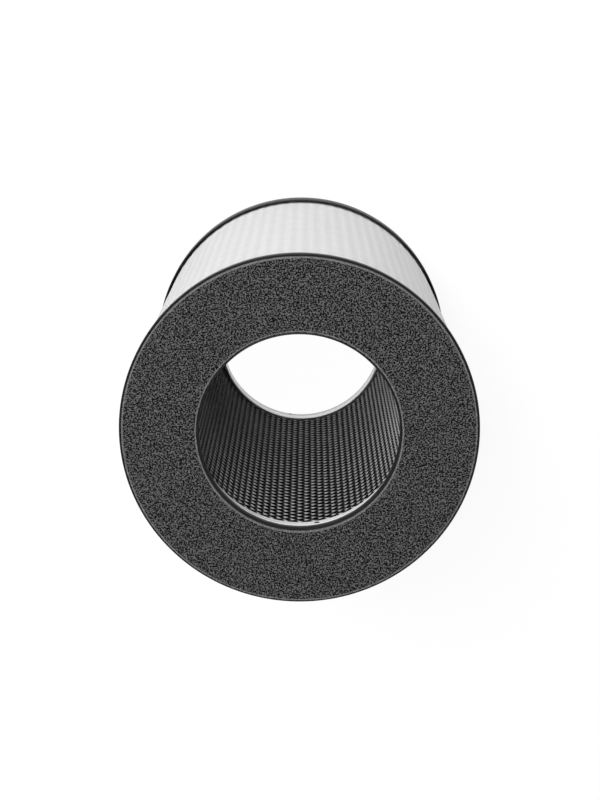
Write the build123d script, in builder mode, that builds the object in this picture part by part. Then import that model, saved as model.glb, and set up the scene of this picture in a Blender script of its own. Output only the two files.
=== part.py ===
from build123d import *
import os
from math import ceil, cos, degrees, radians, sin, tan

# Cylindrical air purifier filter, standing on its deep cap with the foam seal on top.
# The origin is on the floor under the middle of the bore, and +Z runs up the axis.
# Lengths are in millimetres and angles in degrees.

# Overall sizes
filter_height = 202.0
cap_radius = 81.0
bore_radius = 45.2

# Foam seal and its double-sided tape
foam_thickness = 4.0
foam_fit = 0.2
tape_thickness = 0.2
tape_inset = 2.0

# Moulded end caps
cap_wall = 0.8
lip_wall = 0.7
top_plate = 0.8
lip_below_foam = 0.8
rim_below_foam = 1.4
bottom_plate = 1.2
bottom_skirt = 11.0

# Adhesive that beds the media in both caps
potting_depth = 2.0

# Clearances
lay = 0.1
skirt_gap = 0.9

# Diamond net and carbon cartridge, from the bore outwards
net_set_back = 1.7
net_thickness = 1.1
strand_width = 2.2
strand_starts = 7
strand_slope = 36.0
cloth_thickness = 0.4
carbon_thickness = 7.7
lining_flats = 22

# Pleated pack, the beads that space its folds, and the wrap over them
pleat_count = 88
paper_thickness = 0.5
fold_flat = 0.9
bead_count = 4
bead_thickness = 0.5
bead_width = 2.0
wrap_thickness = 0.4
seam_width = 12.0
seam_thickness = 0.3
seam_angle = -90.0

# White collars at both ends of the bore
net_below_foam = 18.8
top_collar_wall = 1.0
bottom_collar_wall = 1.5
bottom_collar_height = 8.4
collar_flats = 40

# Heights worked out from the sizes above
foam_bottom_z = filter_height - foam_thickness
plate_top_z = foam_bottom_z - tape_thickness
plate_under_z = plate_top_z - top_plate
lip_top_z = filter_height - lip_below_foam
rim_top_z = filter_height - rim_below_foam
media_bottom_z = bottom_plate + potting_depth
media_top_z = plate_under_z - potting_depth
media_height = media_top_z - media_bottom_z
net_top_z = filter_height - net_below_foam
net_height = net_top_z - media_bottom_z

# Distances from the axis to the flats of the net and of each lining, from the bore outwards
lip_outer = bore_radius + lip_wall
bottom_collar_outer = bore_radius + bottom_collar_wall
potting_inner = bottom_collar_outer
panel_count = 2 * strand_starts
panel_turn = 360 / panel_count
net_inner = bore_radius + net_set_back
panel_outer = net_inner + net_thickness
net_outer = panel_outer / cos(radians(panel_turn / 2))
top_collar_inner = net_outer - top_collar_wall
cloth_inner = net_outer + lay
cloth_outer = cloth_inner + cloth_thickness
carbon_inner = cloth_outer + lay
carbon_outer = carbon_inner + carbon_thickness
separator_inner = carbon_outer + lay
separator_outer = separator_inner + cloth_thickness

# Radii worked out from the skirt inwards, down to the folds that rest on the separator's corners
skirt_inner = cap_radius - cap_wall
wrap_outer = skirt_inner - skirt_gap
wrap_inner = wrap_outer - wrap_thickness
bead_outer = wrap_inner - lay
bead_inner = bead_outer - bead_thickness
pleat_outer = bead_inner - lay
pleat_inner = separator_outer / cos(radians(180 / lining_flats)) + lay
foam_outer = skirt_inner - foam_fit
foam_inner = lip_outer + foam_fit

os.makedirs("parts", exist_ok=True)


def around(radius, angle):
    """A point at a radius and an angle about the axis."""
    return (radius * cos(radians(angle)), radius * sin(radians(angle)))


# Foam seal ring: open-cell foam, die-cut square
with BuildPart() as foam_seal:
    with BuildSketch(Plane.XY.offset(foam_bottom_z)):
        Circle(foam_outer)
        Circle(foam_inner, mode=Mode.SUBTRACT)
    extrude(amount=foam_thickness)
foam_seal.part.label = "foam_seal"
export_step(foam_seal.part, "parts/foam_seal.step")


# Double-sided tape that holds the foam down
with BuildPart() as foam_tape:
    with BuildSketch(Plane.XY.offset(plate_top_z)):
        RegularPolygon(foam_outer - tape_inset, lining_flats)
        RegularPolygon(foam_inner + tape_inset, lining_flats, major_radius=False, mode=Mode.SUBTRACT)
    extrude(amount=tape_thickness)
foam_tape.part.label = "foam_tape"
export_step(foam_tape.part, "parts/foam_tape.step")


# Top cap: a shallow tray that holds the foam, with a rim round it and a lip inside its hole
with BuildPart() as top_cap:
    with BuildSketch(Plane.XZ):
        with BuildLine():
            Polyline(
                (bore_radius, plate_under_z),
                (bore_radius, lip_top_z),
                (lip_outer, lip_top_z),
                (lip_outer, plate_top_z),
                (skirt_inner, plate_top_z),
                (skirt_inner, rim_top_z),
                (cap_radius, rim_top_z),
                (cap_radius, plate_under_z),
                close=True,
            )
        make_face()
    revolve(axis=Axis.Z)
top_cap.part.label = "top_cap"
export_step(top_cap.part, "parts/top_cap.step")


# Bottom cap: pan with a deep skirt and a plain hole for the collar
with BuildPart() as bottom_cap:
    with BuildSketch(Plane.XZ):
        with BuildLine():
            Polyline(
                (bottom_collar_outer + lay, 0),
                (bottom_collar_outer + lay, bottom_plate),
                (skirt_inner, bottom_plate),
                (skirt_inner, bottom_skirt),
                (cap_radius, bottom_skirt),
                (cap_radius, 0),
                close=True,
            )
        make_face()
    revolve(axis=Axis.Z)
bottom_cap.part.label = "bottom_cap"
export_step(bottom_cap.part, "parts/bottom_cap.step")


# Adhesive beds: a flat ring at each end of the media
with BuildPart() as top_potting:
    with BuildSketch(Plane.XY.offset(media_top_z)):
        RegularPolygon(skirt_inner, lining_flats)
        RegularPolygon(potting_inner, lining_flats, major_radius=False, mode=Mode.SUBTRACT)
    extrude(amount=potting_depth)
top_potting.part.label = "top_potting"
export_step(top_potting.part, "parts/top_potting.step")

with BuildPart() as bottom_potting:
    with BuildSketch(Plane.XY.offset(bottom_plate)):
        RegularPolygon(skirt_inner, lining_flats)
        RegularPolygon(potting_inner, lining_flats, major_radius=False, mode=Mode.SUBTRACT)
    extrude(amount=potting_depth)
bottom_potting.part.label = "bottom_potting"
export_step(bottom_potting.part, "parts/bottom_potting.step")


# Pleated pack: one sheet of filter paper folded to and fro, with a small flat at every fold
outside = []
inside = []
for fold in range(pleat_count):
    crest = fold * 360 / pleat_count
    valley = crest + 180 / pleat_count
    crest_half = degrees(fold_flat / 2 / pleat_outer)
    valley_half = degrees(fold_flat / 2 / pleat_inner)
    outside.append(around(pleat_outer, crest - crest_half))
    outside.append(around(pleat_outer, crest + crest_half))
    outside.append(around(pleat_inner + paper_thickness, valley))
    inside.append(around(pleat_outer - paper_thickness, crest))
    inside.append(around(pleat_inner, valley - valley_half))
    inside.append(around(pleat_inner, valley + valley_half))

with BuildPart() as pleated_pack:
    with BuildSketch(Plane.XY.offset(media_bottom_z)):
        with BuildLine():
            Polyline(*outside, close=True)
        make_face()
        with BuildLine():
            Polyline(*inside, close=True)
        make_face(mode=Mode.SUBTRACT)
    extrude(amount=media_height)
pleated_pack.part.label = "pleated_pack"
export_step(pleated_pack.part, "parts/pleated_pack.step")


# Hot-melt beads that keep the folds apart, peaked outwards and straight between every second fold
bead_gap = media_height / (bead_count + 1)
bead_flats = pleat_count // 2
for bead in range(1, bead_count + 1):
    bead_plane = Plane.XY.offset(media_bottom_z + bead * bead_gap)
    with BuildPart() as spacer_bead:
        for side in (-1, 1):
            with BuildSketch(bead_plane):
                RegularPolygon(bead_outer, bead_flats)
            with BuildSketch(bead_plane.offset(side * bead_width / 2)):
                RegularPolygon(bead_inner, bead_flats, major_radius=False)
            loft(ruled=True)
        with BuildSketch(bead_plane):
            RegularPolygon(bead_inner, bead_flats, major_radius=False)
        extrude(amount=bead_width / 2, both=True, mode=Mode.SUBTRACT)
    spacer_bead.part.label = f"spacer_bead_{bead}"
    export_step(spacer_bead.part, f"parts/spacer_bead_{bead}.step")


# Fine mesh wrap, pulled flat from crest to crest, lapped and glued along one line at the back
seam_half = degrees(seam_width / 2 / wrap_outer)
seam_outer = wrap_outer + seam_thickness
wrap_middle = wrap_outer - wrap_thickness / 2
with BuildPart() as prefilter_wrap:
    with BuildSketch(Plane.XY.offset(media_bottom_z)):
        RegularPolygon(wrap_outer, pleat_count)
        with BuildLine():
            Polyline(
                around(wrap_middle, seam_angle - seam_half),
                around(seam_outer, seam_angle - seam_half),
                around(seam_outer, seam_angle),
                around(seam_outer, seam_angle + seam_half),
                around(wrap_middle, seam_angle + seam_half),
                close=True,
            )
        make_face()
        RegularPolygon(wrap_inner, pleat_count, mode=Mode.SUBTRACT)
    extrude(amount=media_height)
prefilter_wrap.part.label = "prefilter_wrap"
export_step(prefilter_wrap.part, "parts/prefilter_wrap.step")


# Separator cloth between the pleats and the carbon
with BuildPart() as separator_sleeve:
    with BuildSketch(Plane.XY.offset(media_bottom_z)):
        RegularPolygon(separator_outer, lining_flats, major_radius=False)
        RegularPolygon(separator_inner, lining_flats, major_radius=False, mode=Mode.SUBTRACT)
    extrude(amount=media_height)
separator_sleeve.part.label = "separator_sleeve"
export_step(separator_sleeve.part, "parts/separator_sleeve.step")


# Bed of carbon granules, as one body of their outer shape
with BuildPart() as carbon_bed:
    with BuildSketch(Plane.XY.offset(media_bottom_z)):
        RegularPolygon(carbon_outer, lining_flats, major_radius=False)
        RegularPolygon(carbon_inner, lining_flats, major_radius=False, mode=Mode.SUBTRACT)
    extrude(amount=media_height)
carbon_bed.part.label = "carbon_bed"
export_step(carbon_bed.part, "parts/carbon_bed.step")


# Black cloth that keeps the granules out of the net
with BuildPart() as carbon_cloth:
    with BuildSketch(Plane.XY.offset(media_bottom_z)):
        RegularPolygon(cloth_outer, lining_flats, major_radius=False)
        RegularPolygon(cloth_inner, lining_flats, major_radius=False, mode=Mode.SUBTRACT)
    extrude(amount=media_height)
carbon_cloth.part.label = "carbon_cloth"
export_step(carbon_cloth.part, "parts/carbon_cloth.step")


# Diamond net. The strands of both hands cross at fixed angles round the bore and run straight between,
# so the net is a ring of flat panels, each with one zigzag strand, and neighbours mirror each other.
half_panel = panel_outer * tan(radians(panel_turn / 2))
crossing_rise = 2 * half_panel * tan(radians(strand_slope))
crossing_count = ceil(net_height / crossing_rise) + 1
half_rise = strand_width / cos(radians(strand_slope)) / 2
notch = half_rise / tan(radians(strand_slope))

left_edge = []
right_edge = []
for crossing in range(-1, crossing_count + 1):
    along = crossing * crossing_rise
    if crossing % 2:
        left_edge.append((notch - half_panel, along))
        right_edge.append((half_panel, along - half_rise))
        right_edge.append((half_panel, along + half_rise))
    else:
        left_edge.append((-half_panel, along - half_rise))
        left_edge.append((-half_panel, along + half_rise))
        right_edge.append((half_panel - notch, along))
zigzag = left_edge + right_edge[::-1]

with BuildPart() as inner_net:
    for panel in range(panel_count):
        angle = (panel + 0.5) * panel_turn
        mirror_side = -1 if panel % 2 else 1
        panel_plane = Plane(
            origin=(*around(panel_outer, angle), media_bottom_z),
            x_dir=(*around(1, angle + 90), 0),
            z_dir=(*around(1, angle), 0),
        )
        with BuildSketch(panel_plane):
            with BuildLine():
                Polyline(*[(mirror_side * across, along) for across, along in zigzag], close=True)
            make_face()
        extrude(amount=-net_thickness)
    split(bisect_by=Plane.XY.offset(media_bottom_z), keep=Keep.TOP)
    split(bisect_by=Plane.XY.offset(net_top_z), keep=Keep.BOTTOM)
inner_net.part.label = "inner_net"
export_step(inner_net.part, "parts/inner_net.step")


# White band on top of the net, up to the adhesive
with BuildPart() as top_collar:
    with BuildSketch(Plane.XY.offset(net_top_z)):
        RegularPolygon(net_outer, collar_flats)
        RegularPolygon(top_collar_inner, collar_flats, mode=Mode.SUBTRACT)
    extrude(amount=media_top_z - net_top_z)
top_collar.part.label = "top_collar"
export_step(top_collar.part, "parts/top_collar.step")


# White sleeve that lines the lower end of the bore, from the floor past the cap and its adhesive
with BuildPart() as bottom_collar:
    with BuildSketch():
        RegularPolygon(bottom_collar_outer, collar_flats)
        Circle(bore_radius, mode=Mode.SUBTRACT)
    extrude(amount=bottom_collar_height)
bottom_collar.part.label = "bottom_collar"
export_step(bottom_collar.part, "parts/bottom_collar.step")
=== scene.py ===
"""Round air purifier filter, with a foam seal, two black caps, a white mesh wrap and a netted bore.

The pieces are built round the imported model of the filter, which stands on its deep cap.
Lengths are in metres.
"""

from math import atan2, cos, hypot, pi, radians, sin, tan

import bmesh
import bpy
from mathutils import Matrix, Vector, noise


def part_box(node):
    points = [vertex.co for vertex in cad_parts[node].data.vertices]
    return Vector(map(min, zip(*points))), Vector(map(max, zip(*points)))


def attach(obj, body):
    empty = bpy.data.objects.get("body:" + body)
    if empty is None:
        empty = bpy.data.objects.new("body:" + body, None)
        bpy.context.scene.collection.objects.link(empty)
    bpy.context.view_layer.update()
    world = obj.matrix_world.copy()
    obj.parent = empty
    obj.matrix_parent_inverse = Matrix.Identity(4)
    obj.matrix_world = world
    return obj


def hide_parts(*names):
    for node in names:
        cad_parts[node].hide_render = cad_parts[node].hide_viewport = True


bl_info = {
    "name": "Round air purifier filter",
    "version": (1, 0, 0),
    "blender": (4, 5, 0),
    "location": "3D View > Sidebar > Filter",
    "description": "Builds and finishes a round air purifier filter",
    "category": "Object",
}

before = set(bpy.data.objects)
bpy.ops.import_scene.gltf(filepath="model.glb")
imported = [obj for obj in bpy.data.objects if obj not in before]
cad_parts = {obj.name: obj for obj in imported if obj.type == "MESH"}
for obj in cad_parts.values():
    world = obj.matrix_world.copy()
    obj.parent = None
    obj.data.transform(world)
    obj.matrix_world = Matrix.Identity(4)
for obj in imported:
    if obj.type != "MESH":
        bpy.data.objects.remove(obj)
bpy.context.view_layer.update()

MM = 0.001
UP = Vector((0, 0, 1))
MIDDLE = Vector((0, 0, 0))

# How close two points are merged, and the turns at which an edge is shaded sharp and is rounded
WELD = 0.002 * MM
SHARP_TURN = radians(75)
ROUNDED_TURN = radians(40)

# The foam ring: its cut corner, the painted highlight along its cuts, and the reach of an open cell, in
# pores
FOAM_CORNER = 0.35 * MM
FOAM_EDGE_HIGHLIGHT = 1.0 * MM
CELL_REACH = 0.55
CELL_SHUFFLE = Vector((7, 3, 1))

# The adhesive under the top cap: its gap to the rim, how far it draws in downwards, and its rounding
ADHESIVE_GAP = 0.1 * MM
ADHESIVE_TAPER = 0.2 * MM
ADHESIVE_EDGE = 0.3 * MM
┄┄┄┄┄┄
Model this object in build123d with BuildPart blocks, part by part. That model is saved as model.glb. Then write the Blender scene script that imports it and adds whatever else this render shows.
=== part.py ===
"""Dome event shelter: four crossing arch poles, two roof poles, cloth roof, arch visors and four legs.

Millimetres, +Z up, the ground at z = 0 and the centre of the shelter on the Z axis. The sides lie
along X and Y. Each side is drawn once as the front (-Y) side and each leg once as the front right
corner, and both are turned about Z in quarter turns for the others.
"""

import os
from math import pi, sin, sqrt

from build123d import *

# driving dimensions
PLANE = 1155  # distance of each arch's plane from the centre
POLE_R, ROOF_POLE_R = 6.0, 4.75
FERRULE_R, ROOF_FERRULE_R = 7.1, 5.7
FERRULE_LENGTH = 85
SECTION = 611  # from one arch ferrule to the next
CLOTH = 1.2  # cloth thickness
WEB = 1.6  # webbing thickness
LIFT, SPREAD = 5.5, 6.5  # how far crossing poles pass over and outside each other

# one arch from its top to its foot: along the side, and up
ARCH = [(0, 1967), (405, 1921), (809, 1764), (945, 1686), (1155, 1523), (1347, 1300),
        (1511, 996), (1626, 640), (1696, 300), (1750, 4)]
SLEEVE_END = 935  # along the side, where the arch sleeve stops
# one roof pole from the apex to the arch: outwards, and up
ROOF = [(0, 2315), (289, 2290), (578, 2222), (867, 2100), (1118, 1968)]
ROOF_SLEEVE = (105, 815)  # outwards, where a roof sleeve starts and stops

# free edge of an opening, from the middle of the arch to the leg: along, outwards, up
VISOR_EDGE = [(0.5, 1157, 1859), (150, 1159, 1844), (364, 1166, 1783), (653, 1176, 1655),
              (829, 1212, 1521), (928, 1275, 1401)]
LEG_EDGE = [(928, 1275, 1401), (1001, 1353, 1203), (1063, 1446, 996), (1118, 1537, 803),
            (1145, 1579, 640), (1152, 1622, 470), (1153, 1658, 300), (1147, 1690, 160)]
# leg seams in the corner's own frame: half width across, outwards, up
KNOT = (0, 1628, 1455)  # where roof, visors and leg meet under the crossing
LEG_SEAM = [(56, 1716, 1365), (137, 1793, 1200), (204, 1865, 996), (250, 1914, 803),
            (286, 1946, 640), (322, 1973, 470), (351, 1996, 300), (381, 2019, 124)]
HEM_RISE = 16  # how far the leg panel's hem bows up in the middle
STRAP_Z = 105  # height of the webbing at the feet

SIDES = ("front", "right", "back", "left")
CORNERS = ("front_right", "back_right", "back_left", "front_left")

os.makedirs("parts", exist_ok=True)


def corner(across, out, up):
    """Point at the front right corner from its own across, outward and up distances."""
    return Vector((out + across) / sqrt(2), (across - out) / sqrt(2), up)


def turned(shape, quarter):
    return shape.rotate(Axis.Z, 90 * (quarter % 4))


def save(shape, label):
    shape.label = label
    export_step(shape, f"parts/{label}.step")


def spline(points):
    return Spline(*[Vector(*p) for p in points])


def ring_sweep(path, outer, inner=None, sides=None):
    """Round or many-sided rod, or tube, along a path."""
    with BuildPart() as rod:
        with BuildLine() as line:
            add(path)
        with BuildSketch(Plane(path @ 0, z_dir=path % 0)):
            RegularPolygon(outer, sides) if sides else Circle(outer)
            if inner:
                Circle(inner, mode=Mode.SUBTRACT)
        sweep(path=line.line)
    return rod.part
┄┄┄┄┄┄
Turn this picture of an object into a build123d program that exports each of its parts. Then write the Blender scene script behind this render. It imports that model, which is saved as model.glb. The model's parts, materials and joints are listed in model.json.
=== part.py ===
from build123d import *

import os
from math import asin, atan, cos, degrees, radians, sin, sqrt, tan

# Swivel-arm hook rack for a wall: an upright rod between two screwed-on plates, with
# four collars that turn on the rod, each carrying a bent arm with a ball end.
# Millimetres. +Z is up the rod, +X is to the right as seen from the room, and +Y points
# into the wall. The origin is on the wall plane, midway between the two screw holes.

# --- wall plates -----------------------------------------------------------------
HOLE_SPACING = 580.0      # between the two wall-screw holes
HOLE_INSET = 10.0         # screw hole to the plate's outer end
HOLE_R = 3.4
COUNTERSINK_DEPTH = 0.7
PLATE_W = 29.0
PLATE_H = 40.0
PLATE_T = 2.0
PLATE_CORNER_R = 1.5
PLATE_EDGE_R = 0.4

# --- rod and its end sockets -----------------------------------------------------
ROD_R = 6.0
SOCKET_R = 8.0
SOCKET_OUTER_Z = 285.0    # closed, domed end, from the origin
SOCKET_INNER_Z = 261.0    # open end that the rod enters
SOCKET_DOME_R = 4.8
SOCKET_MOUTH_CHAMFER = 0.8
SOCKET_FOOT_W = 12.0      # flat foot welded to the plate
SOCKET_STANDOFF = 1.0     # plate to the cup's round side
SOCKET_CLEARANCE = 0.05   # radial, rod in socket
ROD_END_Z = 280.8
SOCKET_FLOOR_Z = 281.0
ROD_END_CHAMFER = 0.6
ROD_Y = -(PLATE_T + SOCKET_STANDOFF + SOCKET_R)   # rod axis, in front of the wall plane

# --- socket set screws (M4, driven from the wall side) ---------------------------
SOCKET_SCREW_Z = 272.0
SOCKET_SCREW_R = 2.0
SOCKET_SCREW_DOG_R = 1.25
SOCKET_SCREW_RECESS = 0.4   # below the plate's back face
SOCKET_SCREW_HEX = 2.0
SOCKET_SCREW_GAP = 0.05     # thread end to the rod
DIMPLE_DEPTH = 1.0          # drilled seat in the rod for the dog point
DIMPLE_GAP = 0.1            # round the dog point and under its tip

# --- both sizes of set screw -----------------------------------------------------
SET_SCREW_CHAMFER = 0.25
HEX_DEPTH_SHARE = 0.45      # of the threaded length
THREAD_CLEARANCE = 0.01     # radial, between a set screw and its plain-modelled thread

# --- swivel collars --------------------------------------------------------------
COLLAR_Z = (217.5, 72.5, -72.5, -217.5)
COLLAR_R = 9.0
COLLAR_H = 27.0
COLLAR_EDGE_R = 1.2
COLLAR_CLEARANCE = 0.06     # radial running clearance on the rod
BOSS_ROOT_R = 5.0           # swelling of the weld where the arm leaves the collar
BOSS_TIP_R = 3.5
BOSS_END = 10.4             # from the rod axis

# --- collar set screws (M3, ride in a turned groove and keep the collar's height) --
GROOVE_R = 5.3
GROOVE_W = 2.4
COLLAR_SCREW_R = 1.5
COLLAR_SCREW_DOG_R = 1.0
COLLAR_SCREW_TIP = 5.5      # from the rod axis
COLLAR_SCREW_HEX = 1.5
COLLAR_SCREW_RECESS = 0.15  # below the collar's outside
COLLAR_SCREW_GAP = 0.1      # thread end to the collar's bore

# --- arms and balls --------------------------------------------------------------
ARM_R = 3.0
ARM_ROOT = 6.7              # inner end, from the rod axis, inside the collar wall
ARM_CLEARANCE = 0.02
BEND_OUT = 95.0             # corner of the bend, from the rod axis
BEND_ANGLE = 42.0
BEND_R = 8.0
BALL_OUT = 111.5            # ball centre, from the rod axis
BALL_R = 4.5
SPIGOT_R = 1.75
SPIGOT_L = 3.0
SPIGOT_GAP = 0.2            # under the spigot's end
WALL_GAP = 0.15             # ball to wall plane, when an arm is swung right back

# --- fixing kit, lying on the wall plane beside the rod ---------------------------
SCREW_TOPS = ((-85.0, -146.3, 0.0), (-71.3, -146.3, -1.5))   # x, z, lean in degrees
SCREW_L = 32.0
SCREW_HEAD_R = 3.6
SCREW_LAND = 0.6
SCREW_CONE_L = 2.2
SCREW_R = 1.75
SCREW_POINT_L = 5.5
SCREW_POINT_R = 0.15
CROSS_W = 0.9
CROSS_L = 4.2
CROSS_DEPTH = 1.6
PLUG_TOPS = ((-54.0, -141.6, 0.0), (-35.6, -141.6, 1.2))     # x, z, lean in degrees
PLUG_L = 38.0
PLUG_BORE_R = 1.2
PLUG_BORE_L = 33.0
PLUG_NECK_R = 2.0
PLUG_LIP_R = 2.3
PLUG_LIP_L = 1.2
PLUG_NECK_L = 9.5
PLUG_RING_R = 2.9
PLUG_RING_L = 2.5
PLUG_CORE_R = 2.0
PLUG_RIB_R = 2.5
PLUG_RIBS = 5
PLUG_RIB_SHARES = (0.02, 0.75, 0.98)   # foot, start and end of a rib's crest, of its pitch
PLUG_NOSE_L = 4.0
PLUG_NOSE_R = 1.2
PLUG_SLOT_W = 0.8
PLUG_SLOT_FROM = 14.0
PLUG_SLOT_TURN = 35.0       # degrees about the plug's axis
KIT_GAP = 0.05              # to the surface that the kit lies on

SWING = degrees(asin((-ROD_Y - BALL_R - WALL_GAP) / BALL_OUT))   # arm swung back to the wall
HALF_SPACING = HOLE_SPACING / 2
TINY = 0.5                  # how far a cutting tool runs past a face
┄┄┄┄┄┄
**What is expected:**
Only the lines from the one containing "# White sleeve" through the one containing "points = [vertex.co" are to be reproduced, exactly as they appear.

**Result of the exercise:**
# White sleeve that lines the lower end of the bore, from the floor past the cap and its adhesive
with BuildPart() as bottom_collar:
    with BuildSketch():
        RegularPolygon(bottom_collar_outer, collar_flats)
        Circle(bore_radius, mode=Mode.SUBTRACT)
    extrude(amount=bottom_collar_height)
bottom_collar.part.label = "bottom_collar"
export_step(bottom_collar.part, "parts/bottom_collar.step")
=== scene.py ===
"""Round air purifier filter, with a foam seal, two black caps, a white mesh wrap and a netted bore.

The pieces are built round the imported model of the filter, which stands on its deep cap.
Lengths are in metres.
"""

from math import atan2, cos, hypot, pi, radians, sin, tan

import bmesh
import bpy
from mathutils import Matrix, Vector, noise


def part_box(node):
    points = [vertex.co for vertex in cad_parts[node].data.vertices]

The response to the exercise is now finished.